Their purpose is to provide hooks for initializing or
destroying things that need to be done at the time of the allocation
or release of a resource.
A good usage for the
.Fa ctor
and
.Fa dtor
callbacks
might be to adjust a global count of the number of objects allocated.
.Pp
The
.Fa uminit
and
.Fa fini
arguments are used to optimize the allocation of
objects from the zone.
They are called by the uma subsystem whenever
it needs to allocate or free several items to satisfy requests or memory
pressure.
A good use for the
.Fa uminit
and
.Fa fini
callbacks might be to
initialize and destroy mutexes contained within the object.
This would
allow one to re-use already initialized mutexes when an object is returned
from the uma subsystem's object cache.
They are not called on each call to
.Fn uma_zalloc
and
.Fn uma_zfree
but rather in a batch mode on several objects.
.Pp
The
.Fa flags
argument of the
.Fn uma_zcreate
is a subset of the following flags:
.Bl -tag -width "foo"
.It Dv UMA_ZONE_NOFREE
Slabs of the zone are never returned back to VM.
.It Dv UMA_ZONE_NODUMP
Pages belonging to the zone will not be included into mini-dumps.
.It Dv UMA_ZONE_PCPU
An allocation from zone would have
.Va mp_ncpu
shadow copies, that are privately assigned to CPUs.

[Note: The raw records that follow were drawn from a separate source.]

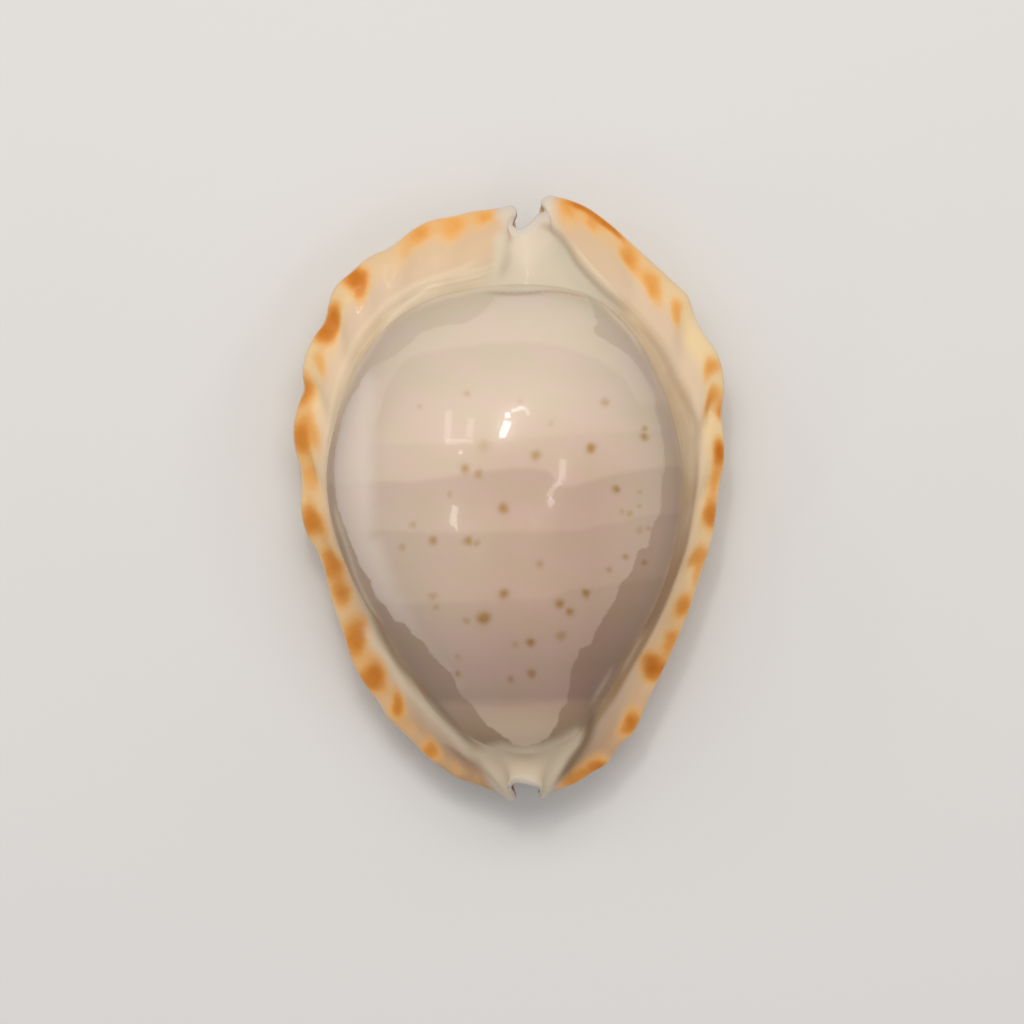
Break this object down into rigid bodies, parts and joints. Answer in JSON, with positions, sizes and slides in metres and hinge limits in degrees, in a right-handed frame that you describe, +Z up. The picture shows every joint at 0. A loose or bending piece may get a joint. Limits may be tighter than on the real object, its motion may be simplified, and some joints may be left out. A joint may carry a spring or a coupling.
{
  "type": "cowrie shell",
  "caption": "Domed cowrie shell with a scalloped flange, a notch at each end and a long toothed aperture in its flat base; an empty shell to set down.",
  "frame": {"origin": "middle of the bounding box in plan, on the surface that the base rests on", "axes": "+Z up through the top of the dome; +Y along the shell towards the posterior (spire) end; +X towards the columellar side, so the outer lip is on -X"},
  "size_m": [0.0468, 0.066, 0.033],
  "materials": {
    "enamel": "high gloss, pinkish beige back with small tan spots, cream margins with orange-brown blotches"
  },
  "bodies": {
    "root": {"shell": "enamel"}
  },
  "joints": []
}
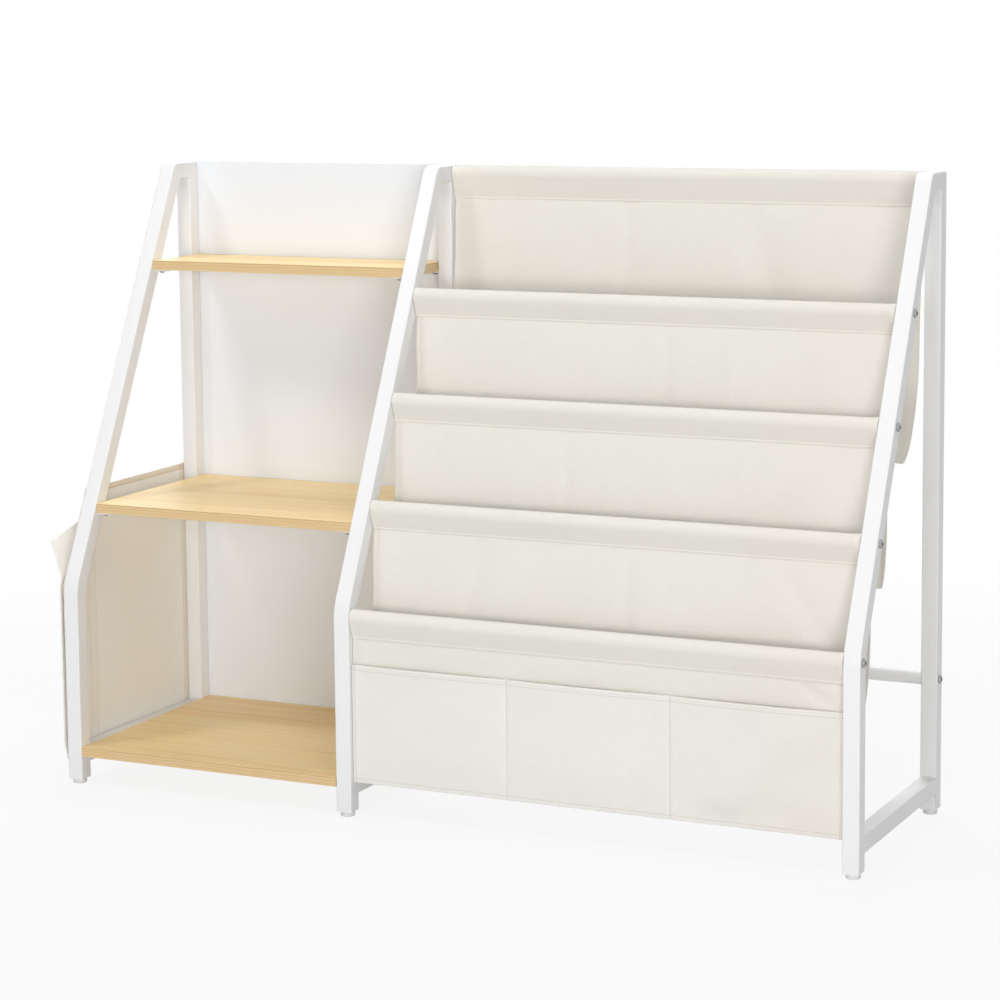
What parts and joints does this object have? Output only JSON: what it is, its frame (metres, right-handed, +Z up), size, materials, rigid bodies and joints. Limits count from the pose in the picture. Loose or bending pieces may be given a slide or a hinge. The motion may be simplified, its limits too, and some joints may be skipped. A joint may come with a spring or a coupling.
{
  "type": "sling bookshelf",
  "caption": "Child's bookshelf on painted tube frames, with cloth slings, a bay of wooden shelves, a side bag and levelling feet.",
  "frame": {"origin": "middle of the bounding box at floor level, under the feet", "axes": "+Z up, +X along the width to the right seen from the front, -Y towards the front"},
  "size_m": [1.0744, 0.3082, 0.76],
  "materials": {
    "frame_paint": "white powder coat on square and round steel tube, satin",
    "bolt_steel": "zinc plated",
    "shelf_wood": "pale oak laminate, satin, banded edges",
    "panel_board": "white laminated board, matt",
    "sling_cloth": "cream plain-weave polyester canvas",
    "bag_cloth": "beige plain-weave polyester canvas",
    "foot_plastic": "white moulded pad on a zinc plated stud"
  },
  "bodies": {
    "bookshelf": {"left_frame": "frame_paint", "middle_frame": "frame_paint", "right_frame": "frame_paint", "sling_rod_1": "frame_paint", "sling_rod_2": "frame_paint", "sling_rod_3": "frame_paint", "sling_rod_4": "frame_paint", "sling_rod_5": "frame_paint", "rear_crossbar": "frame_paint", "right_rod_bolt_2": "bolt_steel", "right_rod_bolt_3": "bolt_steel", "right_rod_bolt_4": "bolt_steel", "right_rod_bolt_5": "bolt_steel", "right_crossbar_bolt": "bolt_steel", "middle_rod_bolt_2": "bolt_steel", "middle_rod_bolt_3": "bolt_steel", "middle_rod_bolt_4": "bolt_steel", "middle_rod_bolt_5": "bolt_steel", "middle_crossbar_bolt": "bolt_steel", "top_shelf_screw_1": "bolt_steel", "top_shelf_screw_2": "bolt_steel", "top_shelf_screw_3": "bolt_steel", "top_shelf_screw_4": "bolt_steel", "middle_shelf_screw_1": "bolt_steel", "middle_shelf_screw_2": "bolt_steel", "middle_shelf_screw_3": "bolt_steel", "middle_shelf_screw_4": "bolt_steel", "bottom_shelf_screw_1": "bolt_steel", "bottom_shelf_screw_2": "bolt_steel", "bottom_shelf_screw_3": "bolt_steel", "bottom_shelf_screw_4": "bolt_steel", "back_panel_screw_1": "bolt_steel", "back_panel_screw_2": "bolt_steel", "back_panel_screw_3": "bolt_steel", "back_panel_screw_4": "bolt_steel", "back_panel_screw_5": "bolt_steel", "back_panel_screw_6": "bolt_steel", "bag_screw_front_low": "bolt_steel", "bag_screw_front_high": "bolt_steel", "bag_screw_rear_low": "bolt_steel", "bag_screw_rear_high": "bolt_steel", "top_shelf": "shelf_wood", "middle_shelf": "shelf_wood", "bottom_shelf": "shelf_wood", "back_panel": "panel_board", "sling_1": "sling_cloth", "sling_2": "sling_cloth", "sling_3": "sling_cloth", "sling_4": "sling_cloth", "front_curtain": "sling_cloth", "front_pocket_strip": "sling_cloth", "side_bag_panel": "bag_cloth", "side_bag_pocket": "bag_cloth"},
    "left_front_foot_body": {"left_front_foot": "foot_plastic"},
    "left_rear_foot_body": {"left_rear_foot": "foot_plastic"},
    "middle_front_foot_body": {"middle_front_foot": "foot_plastic"},
    "middle_rear_foot_body": {"middle_rear_foot": "foot_plastic"},
    "right_front_foot_body": {"right_front_foot": "foot_plastic"},
    "right_rear_foot_body": {"right_rear_foot": "foot_plastic"}
  },
  "joints": [
    {"name": "left_front_foot_thread", "type": "slide", "parent": "bookshelf", "child": "left_front_foot_body", "axis": [0, 0, -1], "range_m": [0, 0.008]},
    {"name": "left_rear_foot_thread", "type": "slide", "parent": "bookshelf", "child": "left_rear_foot_body", "axis": [0, 0, -1], "range_m": [0, 0.008]},
    {"name": "middle_front_foot_thread", "type": "slide", "parent": "bookshelf", "child": "middle_front_foot_body", "axis": [0, 0, -1], "range_m": [0, 0.008]},
    {"name": "middle_rear_foot_thread", "type": "slide", "parent": "bookshelf", "child": "middle_rear_foot_body", "axis": [0, 0, -1], "range_m": [0, 0.008]},
    {"name": "right_front_foot_thread", "type": "slide", "parent": "bookshelf", "child": "right_front_foot_body", "axis": [0, 0, -1], "range_m": [0, 0.008]},
    {"name": "right_rear_foot_thread", "type": "slide", "parent": "bookshelf", "child": "right_rear_foot_body", "axis": [0, 0, -1], "range_m": [0, 0.008]}
  ]
}
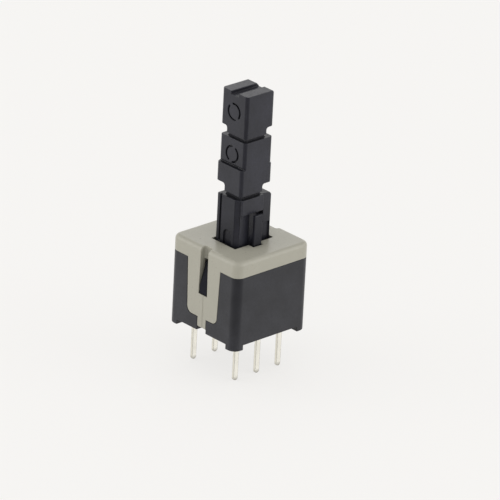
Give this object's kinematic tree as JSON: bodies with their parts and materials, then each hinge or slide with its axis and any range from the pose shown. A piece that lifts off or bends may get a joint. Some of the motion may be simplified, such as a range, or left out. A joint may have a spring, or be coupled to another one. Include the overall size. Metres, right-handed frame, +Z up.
{
  "type": "latching push switch",
  "caption": "Square board-mounted push switch that locks down and releases on the next press, with flat pins below and a long square stem notched to snap to length.",
  "frame": {"origin": "middle of the square body's footprint, at the height of the pin tips on which the switch stands", "axes": "+Z up along the stem, +X across the two rows of pins towards the stem's finger, +Y along the rows away from the break terminals"},
  "size_m": [0.0086, 0.0086, 0.0258],
  "materials": {
    "housing_plastic": "moulded black nylon, fine satin grain",
    "cover_plastic": "moulded warm grey acetal, satin",
    "plunger_plastic": "moulded black acetal, slightly scuffed satin",
    "tinned_terminal": "stamped brass, bright tin plate",
    "contact_strip": "phosphor bronze strip, silver plated",
    "spring_strip": "rolled stainless strip",
    "spring_wire": "drawn spring wire"
  },
  "bodies": {
    "case": {"housing": "housing_plastic", "cover": "cover_plastic", "lock_pin_spring": "spring_strip", "return_spring": "spring_wire", "terminal_break_left": "tinned_terminal", "terminal_common_left": "tinned_terminal", "terminal_make_left": "tinned_terminal", "terminal_break_right": "tinned_terminal", "terminal_common_right": "tinned_terminal", "terminal_make_right": "tinned_terminal"},
    "plunger": {"plunger": "plunger_plastic", "moving_contact_left": "contact_strip", "moving_contact_right": "contact_strip"},
    "lock_pin": {"lock_pin": "spring_wire"}
  },
  "joints": [
    {"name": "plunger_slide", "type": "slide", "parent": "case", "child": "plunger", "axis": [0, 0, -1], "range_m": [0, 0.0025], "stiffness_N_per_m": 400, "springref_m": -0.0025, "deforming": ["return_spring"]},
    {"name": "lock_pin_turn", "type": "hinge", "parent": "case", "child": "lock_pin", "pos_m": [0, 0.00249, 0.00465], "axis": [0, -1, 0], "range_deg": [0, 15.45]}
  ],
  "couplings": [
    {"joint": "lock_pin_turn", "follows": "plunger_slide", "rad_per_m": 107.16}
  ]
}
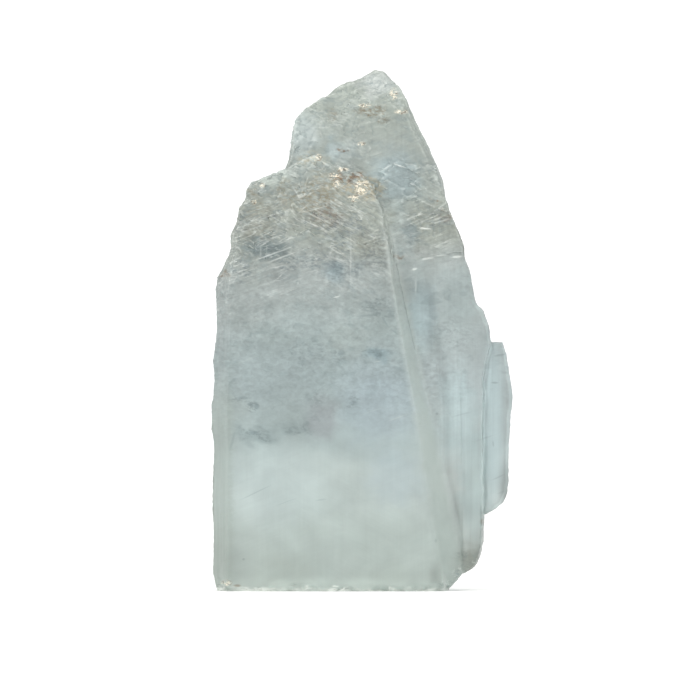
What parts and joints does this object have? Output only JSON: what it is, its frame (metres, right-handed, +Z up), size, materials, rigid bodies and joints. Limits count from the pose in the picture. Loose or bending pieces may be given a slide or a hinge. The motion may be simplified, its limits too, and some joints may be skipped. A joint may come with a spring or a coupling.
{
  "type": "selenite slab",
  "caption": "Free-standing cleaved slab of clear blue-grey selenite: a thick bevelled front plate before a taller pointed blade, torn at the top and broken off flat at the foot.",
  "frame": {"origin": "on the flat broken foot, under the middle of the block's box", "axes": "+Z up along the blade, +X to the right seen from the front, -Y out of the broad front face"},
  "size_m": [0.0754, 0.025, 0.1303],
  "materials": {
    "selenite": "natural crystal: glassy and cloudy with veils, silky upright striae, iron stain near the torn tops"
  },
  "bodies": {
    "root": {"selenite_slab": "selenite"}
  },
  "joints": []
}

A CPU can address its private copy using base allocation address plus
multiple of current CPU id and
.Fn sizeof "struct pcpu" :
.Bd -literal -offset indent
foo_zone = uma_zcreate(..., UMA_ZONE_PCPU);
...
foo_base = uma_zalloc(foo_zone, ...);
...
critical_enter();
foo_pcpu = (foo_t *)zpcpu_get(foo_base);
/* do something with foo_pcpu */
critical_exit();
.Ed
.It Dv UMA_ZONE_OFFPAGE
By default book-keeping of items within a slab is done in the slab page itself.
This flag explicitly tells subsystem that book-keeping structure should be
allocated separately from special internal zone.
This flag requires either
.Dv UMA_ZONE_VTOSLAB
or
.Dv UMA_ZONE_HASH ,
since subsystem requires a mechanism to find a book-keeping structure
to an item being freed.
The subsystem may choose to prefer offpage book-keeping for certain zones
implicitly.
.It Dv UMA_ZONE_ZINIT
The zone will have its
.Ft uma_init
method set to internal method that initializes a new allocated slab
to all zeros.
Do not mistake
.Ft uma_init
method with
.Ft uma_ctor .
A zone with
.Dv UMA_ZONE_ZINIT
flag would not return zeroed memory on every
.Fn uma_zalloc .
.It Dv UMA_ZONE_HASH
The zone should use an internal hash table to find slab book-keeping
structure where an allocation being freed belongs to.
.It Dv UMA_ZONE_VTOSLAB
The zone should use special field of
.Vt vm_page_t
to find slab book-keeping structure where an allocation being freed belongs to.
.It Dv UMA_ZONE_MALLOC
The zone is for the
.Xr malloc 9
subsystem.
.It Dv UMA_ZONE_VM
The zone is for the VM subsystem.
.It Dv UMA_ZONE_NUMA
The zone should use a first-touch NUMA policy rather than the round-robin
default. Callers that do not free memory on the same domain it is allocated
from will cause mixing in per-cpu caches. See
.Xr numa 9 for more details.
.El
.Pp
To allocate an item from a zone, simply call
.Fn uma_zalloc
with a pointer to that zone
and set the
.Fa flags
argument to selected flags as documented in
.Xr malloc 9 .
It will return a pointer to an item if successful,
or
.Dv NULL
in the rare case where all items in the zone are in use and the
allocator is unable to grow the zone
and
.Dv M_NOWAIT
is specified.
.Pp
Items are released back to the zone from which they were allocated by
calling
.Fn uma_zfree
with a pointer to the zone and a pointer to the item.
If
.Fa item
is
.Dv NULL ,
then
.Fn uma_zfree
does nothing.
.Pp
The variations
.Fn uma_zalloc_arg
and
.Fn uma_zfree_arg
allow callers to
specify an argument for the
.Dv ctor
and
.Dv dtor
functions, respectively.
The
.Fn uma_zalloc_domain
function allows callers to specify a fixed
.Xr numa 9 domain to allocate from. This uses a guaranteed but slow path in
the allocator which reduces concurrency. The
.Fn uma_zfree_domain
function should be used to return memory allocated in this fashion. This
function infers the domain from the pointer and does not require it as an
argument.
.Pp
Created zones,
which are empty,
can be destroyed using
.Fn uma_zdestroy ,
freeing all memory that was allocated for the zone.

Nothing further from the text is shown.